WRITTEN REQUEST | Copy all of the material below exactly.

====================

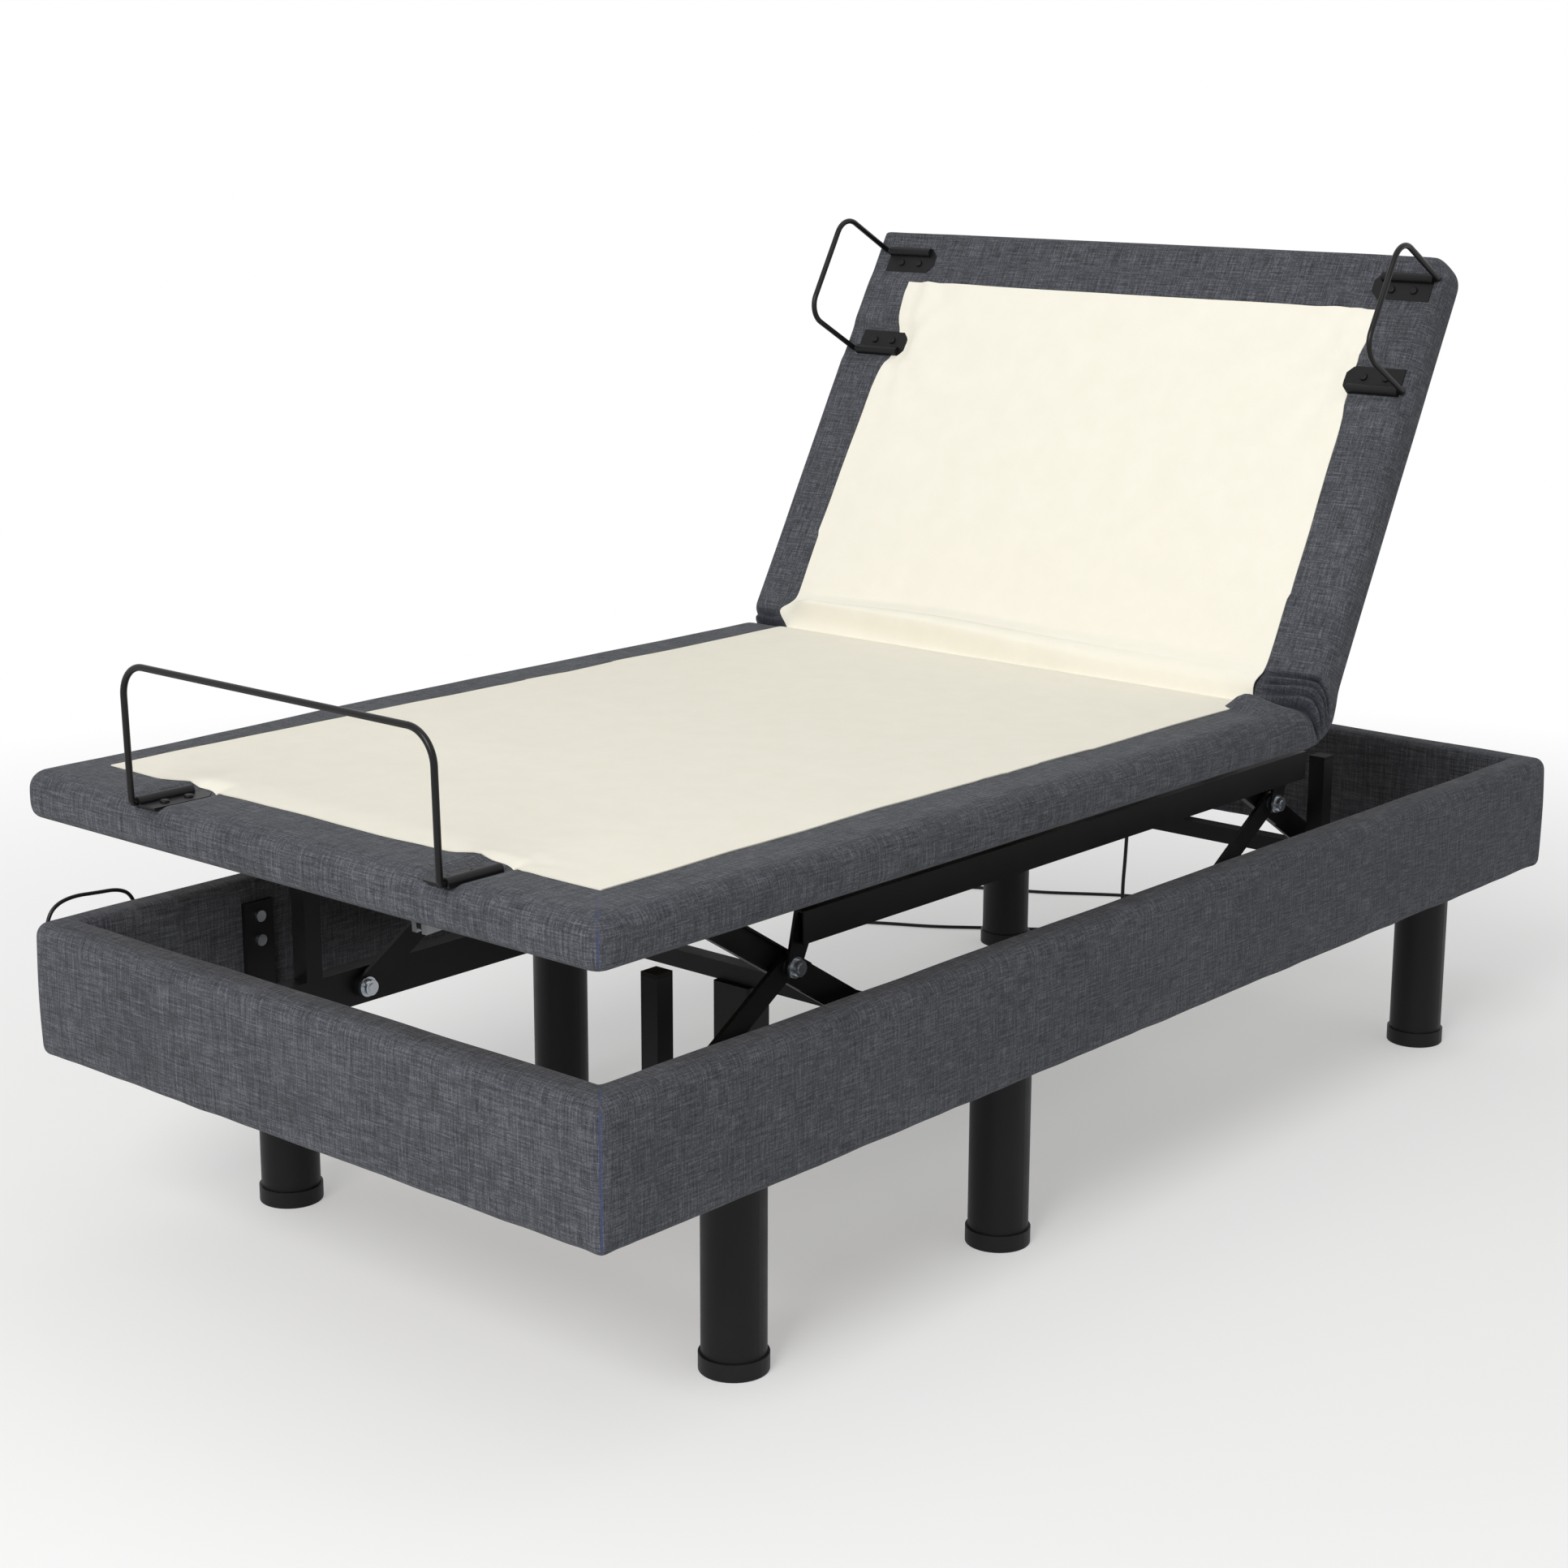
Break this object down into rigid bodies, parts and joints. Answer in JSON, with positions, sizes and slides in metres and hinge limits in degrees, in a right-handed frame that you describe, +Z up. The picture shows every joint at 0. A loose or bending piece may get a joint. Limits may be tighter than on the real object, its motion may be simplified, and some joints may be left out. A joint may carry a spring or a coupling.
{
  "type": "adjustable bed base",
  "caption": "Adjustable bed base with an upholstered surround, high-low scissor lift, hinged deck sections, linear actuators and mattress retainer bars.",
  "frame": {"origin": "on the floor, centred under the upholstered surround", "axes": "+Z up, +Y from the foot end to the head end, +X to the right of a person standing at the foot end and looking to the head"},
  "size_m": [1.2752, 2.2563, 1.2061],
  "materials": {
    "linen_fabric": "slubby woven blue-grey upholstery",
    "deck_felt": "cream non-woven deck felt",
    "plywood": "raw plywood",
    "satin_black_steel": "satin black powder coat",
    "gloss_black_steel": "gloss black powder coat",
    "zinc_steel": "bright zinc plate",
    "rod_steel": "drawn steel",
    "black_plastic": "moulded black plastic",
    "black_rubber": "moulded rubber",
    "cord_rubber": "smooth black sheath"
  },
  "bodies": {
    "base": {"side_rail_covers": "linen_fabric", "end_rail_covers": "linen_fabric", "surround_boards": "plywood", "lower_side_tubes": "satin_black_steel", "lower_cross_tubes": "satin_black_steel", "strap_plates": "satin_black_steel", "strap_bolts": "zinc_steel", "stop_posts": "satin_black_steel", "stop_post_pads": "black_rubber", "roller_tracks": "satin_black_steel", "leg_upper_segments": "satin_black_steel", "leg_lower_segments": "satin_black_steel", "leg_foot_caps": "black_plastic", "lower_pivot_bolts": "zinc_steel", "power_supply": "black_plastic", "control_box": "black_plastic", "cord_strain_relief": "black_plastic", "mains_cord": "cord_rubber", "mains_cord_coil": "cord_rubber", "mains_plug": "cord_rubber", "service_cable": "cord_rubber", "service_cable_glands": "black_plastic"},
    "foot_arm": {"foot_lift_arms": "satin_black_steel", "foot_centre_bolts": "zinc_steel"},
    "foot_cross": {"foot_cross_arms": "satin_black_steel", "foot_torque_tube": "satin_black_steel", "foot_rollers": "black_plastic"},
    "head_arm": {"head_lift_arms": "satin_black_steel", "head_centre_bolts": "zinc_steel"},
    "head_cross": {"head_cross_arms": "satin_black_steel", "head_stub_axles": "satin_black_steel", "head_rollers": "black_plastic"},
    "sync_link": {"sync_bars": "satin_black_steel"},
    "deck_chassis": {"chassis_side_tubes": "satin_black_steel", "chassis_cross_tubes": "satin_black_steel", "chassis_lugs": "satin_black_steel", "hinge_pins": "zinc_steel", "seat_cover": "deck_felt", "seat_board": "plywood"},
    "back": {"back_frame": "satin_black_steel", "back_board": "plywood", "back_cover": "deck_felt", "side_retainer_clamps": "satin_black_steel", "side_retainer_screws": "satin_black_steel", "side_retainers": "gloss_black_steel"},
    "thigh": {"thigh_frame": "satin_black_steel", "thigh_board": "plywood", "thigh_cover": "deck_felt"},
    "calf": {"calf_frame": "satin_black_steel", "calf_board": "plywood", "calf_cover": "deck_felt", "foot_retainer_clamps": "satin_black_steel", "foot_retainer_screws": "satin_black_steel", "foot_retainer": "gloss_black_steel"},
    "lift_motor": {"lift_actuator_motor": "black_plastic"},
    "lift_push_rod": {"lift_actuator_rod": "rod_steel"},
    "back_motor": {"back_actuator_motor": "black_plastic"},
    "back_push_rod": {"back_actuator_rod": "rod_steel"},
    "leg_motor": {"leg_actuator_motor": "black_plastic"},
    "leg_push_rod": {"leg_actuator_rod": "rod_steel"}
  },
  "joints": [
    {"name": "foot_lift", "type": "hinge", "parent": "base", "child": "foot_arm", "pos_m": [0, -0.667, 0.3], "axis": [1, 0, 0], "range_deg": [-19.9, 9]},
    {"name": "foot_cross", "type": "hinge", "parent": "foot_arm", "child": "foot_cross", "pos_m": [0, -0.5, 0.404], "axis": [1, 0, 0], "range_deg": [-18.6, 40.4]},
    {"name": "foot_top", "type": "hinge", "parent": "foot_cross", "child": "deck_chassis", "pos_m": [0, -0.667, 0.508], "axis": [1, 0, 0], "range_deg": [-20.5, 9.6]},
    {"name": "head_lift", "type": "hinge", "parent": "base", "child": "head_arm", "pos_m": [0, 0.388, 0.3], "axis": [1, 0, 0], "range_deg": [-20.5, 9.6]},
    {"name": "head_cross", "type": "hinge", "parent": "head_arm", "child": "head_cross", "pos_m": [0, 0.555, 0.404], "axis": [1, 0, 0], "range_deg": [-18.6, 40.4]},
    {"name": "sync", "type": "hinge", "parent": "foot_arm", "child": "sync_link", "pos_m": [0, -0.5, 0.404], "axis": [1, 0, 0], "range_deg": [-9.6, 20.5]},
    {"name": "back_tilt", "type": "hinge", "parent": "deck_chassis", "child": "back", "pos_m": [0, 0.336, 0.552], "axis": [1, 0, 0], "range_deg": [-61, 3]},
    {"name": "thigh_tilt", "type": "hinge", "parent": "deck_chassis", "child": "thigh", "pos_m": [0, 0.06, 0.552], "axis": [-1, 0, 0], "range_deg": [0, 35]},
    {"name": "calf_tilt", "type": "hinge", "parent": "thigh", "child": "calf", "pos_m": [0, -0.3, 0.552], "axis": [-1, 0, 0], "range_deg": [-51.7, 0.6]},
    {"name": "lift_motor_swing", "type": "hinge", "parent": "deck_chassis", "child": "lift_motor", "pos_m": [0, -0.19, 0.44], "axis": [1, 0, 0], "range_deg": [-0.39, 0.499]},
    {"name": "lift_stroke", "type": "slide", "parent": "lift_motor", "child": "lift_push_rod", "axis": [0, -0.9985, -0.0546], "range_m": [-0.0336, 0.0158]},
    {"name": "back_motor_swing", "type": "hinge", "parent": "deck_chassis", "child": "back_motor", "pos_m": [0, -0.19, 0.47], "axis": [1, 0, 0], "range_deg": [-1.81, 0.37]},
    {"name": "back_stroke", "type": "slide", "parent": "back_motor", "child": "back_push_rod", "axis": [0, 0.9969, -0.0782], "range_m": [-0.1526, 0.0085]},
    {"name": "leg_motor_swing", "type": "hinge", "parent": "deck_chassis", "child": "leg_motor", "pos_m": [0, 0.56, 0.47], "axis": [1, 0, 0], "range_deg": [-1.05, 0.3]},
    {"name": "leg_stroke", "type": "slide", "parent": "leg_motor", "child": "leg_push_rod", "axis": [0, -0.9959, -0.0907], "range_m": [-0.001, 0.0789]}
  ],
  "couplings": [
    {"joint": "foot_cross", "follows": "foot_lift", "ratio": -2},
    {"joint": "foot_top", "follows": "foot_lift", "ratio": 1},
    {"joint": "head_lift", "follows": "foot_lift", "ratio": 1},
    {"joint": "head_cross", "follows": "foot_lift", "ratio": -2},
    {"joint": "sync", "follows": "foot_lift", "ratio": -1},
    {"joint": "lift_motor_swing", "follows": "foot_lift", "ratio": -0.01},
    {"joint": "lift_stroke", "follows": "foot_lift", "m_per_rad": 0.094},
    {"joint": "back_motor_swing", "follows": "back_tilt", "ratio": 0.0247},
    {"joint": "back_stroke", "follows": "back_tilt", "m_per_rad": 0.1424},
    {"joint": "calf_tilt", "follows": "thigh_tilt", "ratio": -1.46},
    {"joint": "leg_motor_swing", "follows": "thigh_tilt", "ratio": -0.0215},
    {"joint": "leg_stroke", "follows": "thigh_tilt", "m_per_rad": 0.1275}
  ]
}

====================

RESPONSE |
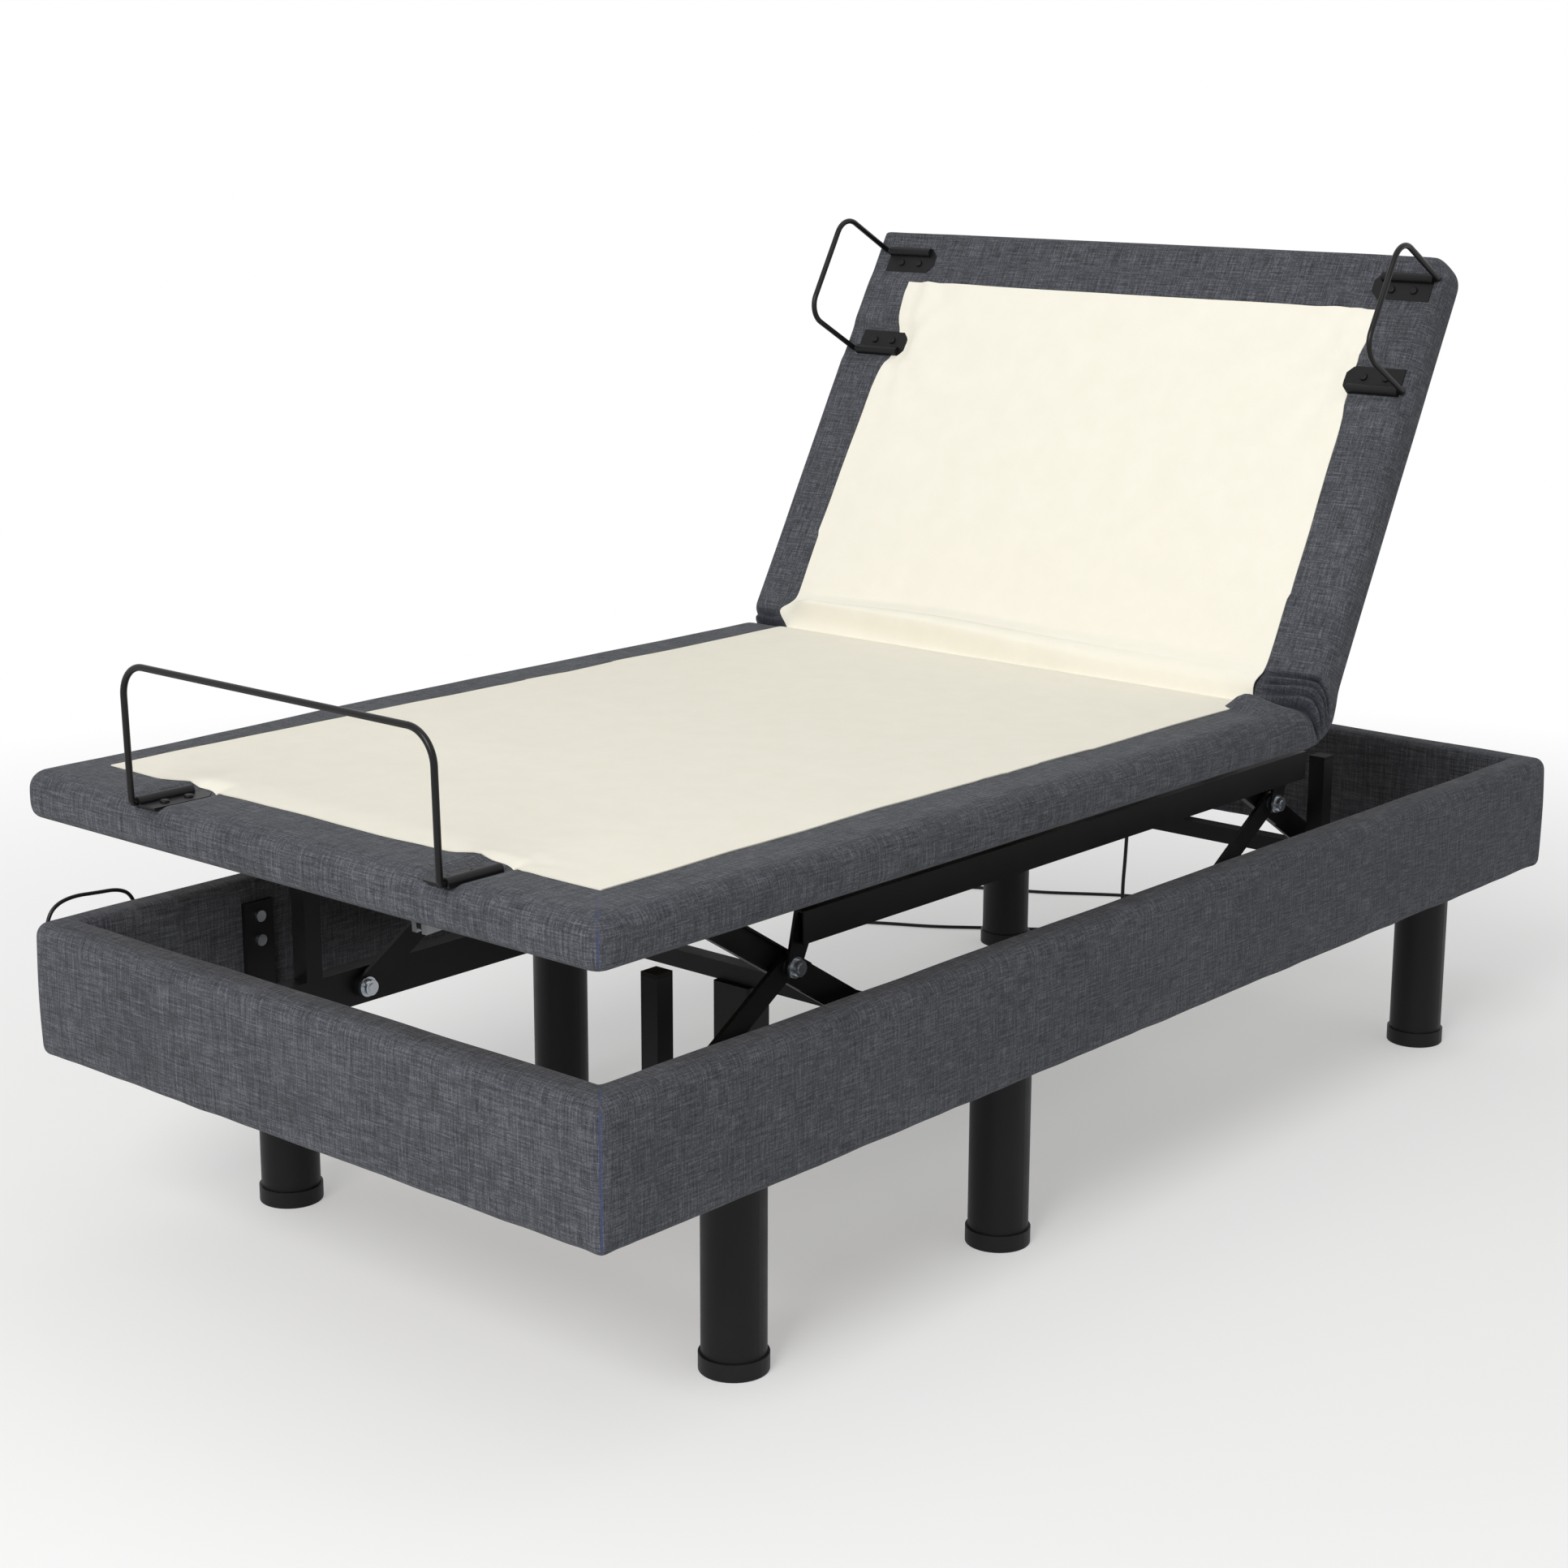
Break this object down into rigid bodies, parts and joints. Answer in JSON, with positions, sizes and slides in metres and hinge limits in degrees, in a right-handed frame that you describe, +Z up. The picture shows every joint at 0. A loose or bending piece may get a joint. Limits may be tighter than on the real object, its motion may be simplified, and some joints may be left out. A joint may carry a spring or a coupling.
{
  "type": "adjustable bed base",
  "caption": "Adjustable bed base with an upholstered surround, high-low scissor lift, hinged deck sections, linear actuators and mattress retainer bars.",
  "frame": {"origin": "on the floor, centred under the upholstered surround", "axes": "+Z up, +Y from the foot end to the head end, +X to the right of a person standing at the foot end and looking to the head"},
  "size_m": [1.2752, 2.2563, 1.2061],
  "materials": {
    "linen_fabric": "slubby woven blue-grey upholstery",
    "deck_felt": "cream non-woven deck felt",
    "plywood": "raw plywood",
    "satin_black_steel": "satin black powder coat",
    "gloss_black_steel": "gloss black powder coat",
    "zinc_steel": "bright zinc plate",
    "rod_steel": "drawn steel",
    "black_plastic": "moulded black plastic",
    "black_rubber": "moulded rubber",
    "cord_rubber": "smooth black sheath"
  },
  "bodies": {
    "base": {"side_rail_covers": "linen_fabric", "end_rail_covers": "linen_fabric", "surround_boards": "plywood", "lower_side_tubes": "satin_black_steel", "lower_cross_tubes": "satin_black_steel", "strap_plates": "satin_black_steel", "strap_bolts": "zinc_steel", "stop_posts": "satin_black_steel", "stop_post_pads": "black_rubber", "roller_tracks": "satin_black_steel", "leg_upper_segments": "satin_black_steel", "leg_lower_segments": "satin_black_steel", "leg_foot_caps": "black_plastic", "lower_pivot_bolts": "zinc_steel", "power_supply": "black_plastic", "control_box": "black_plastic", "cord_strain_relief": "black_plastic", "mains_cord": "cord_rubber", "mains_cord_coil": "cord_rubber", "mains_plug": "cord_rubber", "service_cable": "cord_rubber", "service_cable_glands": "black_plastic"},
    "foot_arm": {"foot_lift_arms": "satin_black_steel", "foot_centre_bolts": "zinc_steel"},
    "foot_cross": {"foot_cross_arms": "satin_black_steel", "foot_torque_tube": "satin_black_steel", "foot_rollers": "black_plastic"},
    "head_arm": {"head_lift_arms": "satin_black_steel", "head_centre_bolts": "zinc_steel"},
    "head_cross": {"head_cross_arms": "satin_black_steel", "head_stub_axles": "satin_black_steel", "head_rollers": "black_plastic"},
    "sync_link": {"sync_bars": "satin_black_steel"},
    "deck_chassis": {"chassis_side_tubes": "satin_black_steel", "chassis_cross_tubes": "satin_black_steel", "chassis_lugs": "satin_black_steel", "hinge_pins": "zinc_steel", "seat_cover": "deck_felt", "seat_board": "plywood"},
    "back": {"back_frame": "satin_black_steel", "back_board": "plywood", "back_cover": "deck_felt", "side_retainer_clamps": "satin_black_steel", "side_retainer_screws": "satin_black_steel", "side_retainers": "gloss_black_steel"},
    "thigh": {"thigh_frame": "satin_black_steel", "thigh_board": "plywood", "thigh_cover": "deck_felt"},
    "calf": {"calf_frame": "satin_black_steel", "calf_board": "plywood", "calf_cover": "deck_felt", "foot_retainer_clamps": "satin_black_steel", "foot_retainer_screws": "satin_black_steel", "foot_retainer": "gloss_black_steel"},
    "lift_motor": {"lift_actuator_motor": "black_plastic"},
    "lift_push_rod": {"lift_actuator_rod": "rod_steel"},
    "back_motor": {"back_actuator_motor": "black_plastic"},
    "back_push_rod": {"back_actuator_rod": "rod_steel"},
    "leg_motor": {"leg_actuator_motor": "black_plastic"},
    "leg_push_rod": {"leg_actuator_rod": "rod_steel"}
  },
  "joints": [
    {"name": "foot_lift", "type": "hinge", "parent": "base", "child": "foot_arm", "pos_m": [0, -0.667, 0.3], "axis": [1, 0, 0], "range_deg": [-19.9, 9]},
    {"name": "foot_cross", "type": "hinge", "parent": "foot_arm", "child": "foot_cross", "pos_m": [0, -0.5, 0.404], "axis": [1, 0, 0], "range_deg": [-18.6, 40.4]},
    {"name": "foot_top", "type": "hinge", "parent": "foot_cross", "child": "deck_chassis", "pos_m": [0, -0.667, 0.508], "axis": [1, 0, 0], "range_deg": [-20.5, 9.6]},
    {"name": "head_lift", "type": "hinge", "parent": "base", "child": "head_arm", "pos_m": [0, 0.388, 0.3], "axis": [1, 0, 0], "range_deg": [-20.5, 9.6]},
    {"name": "head_cross", "type": "hinge", "parent": "head_arm", "child": "head_cross", "pos_m": [0, 0.555, 0.404], "axis": [1, 0, 0], "range_deg": [-18.6, 40.4]},
    {"name": "sync", "type": "hinge", "parent": "foot_arm", "child": "sync_link", "pos_m": [0, -0.5, 0.404], "axis": [1, 0, 0], "range_deg": [-9.6, 20.5]},
    {"name": "back_tilt", "type": "hinge", "parent": "deck_chassis", "child": "back", "pos_m": [0, 0.336, 0.552], "axis": [1, 0, 0], "range_deg": [-61, 3]},
    {"name": "thigh_tilt", "type": "hinge", "parent": "deck_chassis", "child": "thigh", "pos_m": [0, 0.06, 0.552], "axis": [-1, 0, 0], "range_deg": [0, 35]},
    {"name": "calf_tilt", "type": "hinge", "parent": "thigh", "child": "calf", "pos_m": [0, -0.3, 0.552], "axis": [-1, 0, 0], "range_deg": [-51.7, 0.6]},
    {"name": "lift_motor_swing", "type": "hinge", "parent": "deck_chassis", "child": "lift_motor", "pos_m": [0, -0.19, 0.44], "axis": [1, 0, 0], "range_deg": [-0.39, 0.499]},
    {"name": "lift_stroke", "type": "slide", "parent": "lift_motor", "child": "lift_push_rod", "axis": [0, -0.9985, -0.0546], "range_m": [-0.0336, 0.0158]},
    {"name": "back_motor_swing", "type": "hinge", "parent": "deck_chassis", "child": "back_motor", "pos_m": [0, -0.19, 0.47], "axis": [1, 0, 0], "range_deg": [-1.81, 0.37]},
    {"name": "back_stroke", "type": "slide", "parent": "back_motor", "child": "back_push_rod", "axis": [0, 0.9969, -0.0782], "range_m": [-0.1526, 0.0085]},
    {"name": "leg_motor_swing", "type": "hinge", "parent": "deck_chassis", "child": "leg_motor", "pos_m": [0, 0.56, 0.47], "axis": [1, 0, 0], "range_deg": [-1.05, 0.3]},
    {"name": "leg_stroke", "type": "slide", "parent": "leg_motor", "child": "leg_push_rod", "axis": [0, -0.9959, -0.0907], "range_m": [-0.001, 0.0789]}
  ],
  "couplings": [
    {"joint": "foot_cross", "follows": "foot_lift", "ratio": -2},
    {"joint": "foot_top", "follows": "foot_lift", "ratio": 1},
    {"joint": "head_lift", "follows": "foot_lift", "ratio": 1},
    {"joint": "head_cross", "follows": "foot_lift", "ratio": -2},
    {"joint": "sync", "follows": "foot_lift", "ratio": -1},
    {"joint": "lift_motor_swing", "follows": "foot_lift", "ratio": -0.01},
    {"joint": "lift_stroke", "follows": "foot_lift", "m_per_rad": 0.094},
    {"joint": "back_motor_swing", "follows": "back_tilt", "ratio": 0.0247},
    {"joint": "back_stroke", "follows": "back_tilt", "m_per_rad": 0.1424},
    {"joint": "calf_tilt", "follows": "thigh_tilt", "ratio": -1.46},
    {"joint": "leg_motor_swing", "follows": "thigh_tilt", "ratio": -0.0215},
    {"joint": "leg_stroke", "follows": "thigh_tilt", "m_per_rad": 0.1275}
  ]
}